Sunday, June 28, 2015

Summer Running & Marathon Pace Thoughts

I am blown away by the supportive comments on my last post, but not surprised. You guys are the best. Thank you.

Lately I'm juggling two different but related decisions regarding marathon training. The first - running in the summer - is more immediate because I don't actually start my real training plan until August!
It's always nice when the first race-reminder shows up in your email!
Regarding summer running, I'm beginning to remember why I like to run in the morning during summer. Afternoon runs are totally tricky to plan. 

If I go in the early evening, the sun is still strong and the humidity and temperature is insane. For some reason, my heart rate goes nuts and I get really dizzy in the heat, even once I've acclimated to summer temps. If I run in the early evening, I have to play it safe and really slow down - no speedwork for sure.
Last night I finally conquered 4 miles - my longest run since my break in May - but I stopped to drink water multiple times, which ended up slowing me down and making me sluggish.
If I wait to go in the later evening (and still feel motivated enough to go), I'm almost definitely going to get rained out. I don't mind running in a little rain, but heavy rain with lightning is a deal-breaker, and lately that's been our daily weather.
Every. Single. Day.
So the dilemma now is turning myself back into a morning runner. Having a partner to meet with would work best, but it's been hard to get on the same schedule as my running buddies. I need to be better about going to bed earlier and just getting up when the alarm goes off, but we all know that's easier said than done.

The second thing I'm wrestling with right now is choosing a marathon plan. Right now I'm stuck between two from Runner's World. One is the "Break 5:00" plan and one is the "Break 4:45" plan. (I know taking 41 minutes off my last marathon seems ambitious, but hear me out.)
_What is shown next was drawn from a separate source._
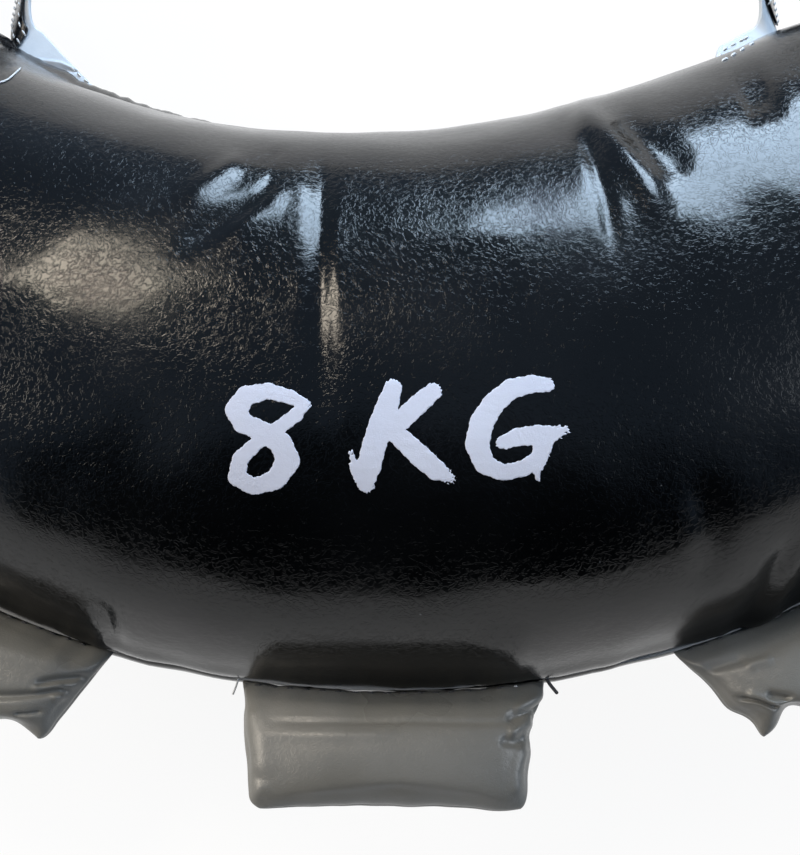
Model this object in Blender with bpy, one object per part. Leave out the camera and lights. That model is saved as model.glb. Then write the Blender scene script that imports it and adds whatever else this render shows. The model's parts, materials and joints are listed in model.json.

Here's the issue: I know when I'm actually training and being diligent, the paces on the "Break 5:00" plan will seem too easy; however, the "Break 4:45" plan doesn't have a "snapshot" I can check out before committing, and the "Break 4:30" plan (which I only looked at for reference) sets paces that are definitely out of my league for a full.
I know easy runs are meant to be easy but 12:09 just seems far off my usual pace.
I'm pretty sure an overall pace of 10:18 isn't achievable for me (yet) for a full, but even these easy-run paces seem low.
I guess this comes down to whether or not I buy into the "slow down more than you're used to on easy days" mentality.
Because there was no snapshot of the 4:45 plan, I used the McMillan Calculator to figure it out. I think a sub-11 pace is doable if I really put in the work.
I think I can achieve a 5-hour marathon. I think I would have last time except for some extenuating circumstances. Now that I know what to expect and know how to change my training for the better, I think 5:00 is a really solid goal for me. But the plan just looks...almost too easy. It's like I don't believe these paces will get me to that goal!

Do I aim for the 4:45 plan (go big or go home) with the caveat that I know I'm actually aiming for 5:00, or do I use the 5:00 plan with the understanding that I may not be pushing myself hard enough if I use it? (I mean, the paces for 4:45 vs. 5:00 aren't that different really...)

Or do I buy both and create my own plan using their prescribed runs and paces for guidance?!

I'm probably over-thinking this, and I have time to really decide what's best for me, but I'd love to hear your thoughts.



  1. Personally, I would choose the harder-but-still-achievable middle ground of the 4:45 plan. When you step back and look at the big picture, a marathon is about so much more than the outcome: it's the process. It's about challenging yourself, breaking out of your comfort zone and improving your fitness: like you said, go big or go home. I pay all that money and spend all that time training because I want to emerge a better, stronger runner. I want the challenge. I want to push myself. Even if you don't achieve the goal, you'll still achieve a lot and really grow as a runner. I say shoot for the stars!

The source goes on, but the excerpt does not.